- Born: France
- Occupations: Novelist and director

= Aïda Mady Diallo =

Malian writer and film director

Aïda Mady Diallo is a French and Malian novelist and director. She is the author of the novel Kouty, mémoire de sang (2002).

==Life and work==
After her childhood in France and receiving a college degree in Uzbekistan, Diallo moved to Mali.

Her novel Kouty, mémoire de sang (Kouty, Memories of Blood), tells the story of a young girl in 1980s in Gao region, in the northern part of Mali, seeking revenge for the death of her family at the hands of Tuareg killers. In an interview with the magazine Bamako Culture, Diallo described the novel as "a call for tolerance and forgiveness." Critic Pim Higginson described it as adapting the tropes of the crime novel and romance novel to criticise the fascination of Western readers with African violence.

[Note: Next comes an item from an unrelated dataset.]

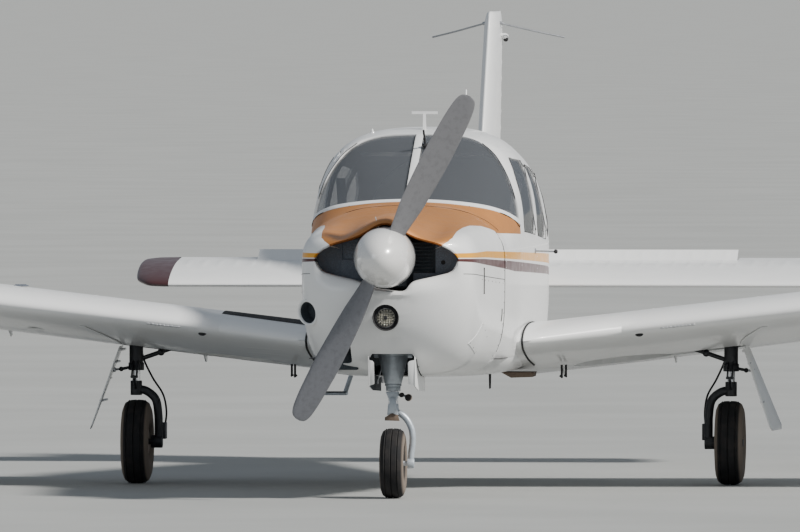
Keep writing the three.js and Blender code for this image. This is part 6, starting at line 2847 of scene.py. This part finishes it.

Diallo's television film Karim et Doussou, the story of a contemporary Malian marriage, was nominated for a 2011 Panafrican Film and Television Festival of Ouagadougou (FESPACO) award.

==Publications==
- Kouty, mémoire de sang. Paris: Gallimard, 2002. ISBN 2-07-042251-8.
- Aïda Mady Diallo. Les Carnets de la Creation series. Montreuil, Paris: l'Oeil, 2003. ISBN 978-2912415493. A short story by Diallo with photographs by Antoine d'Agata. In French.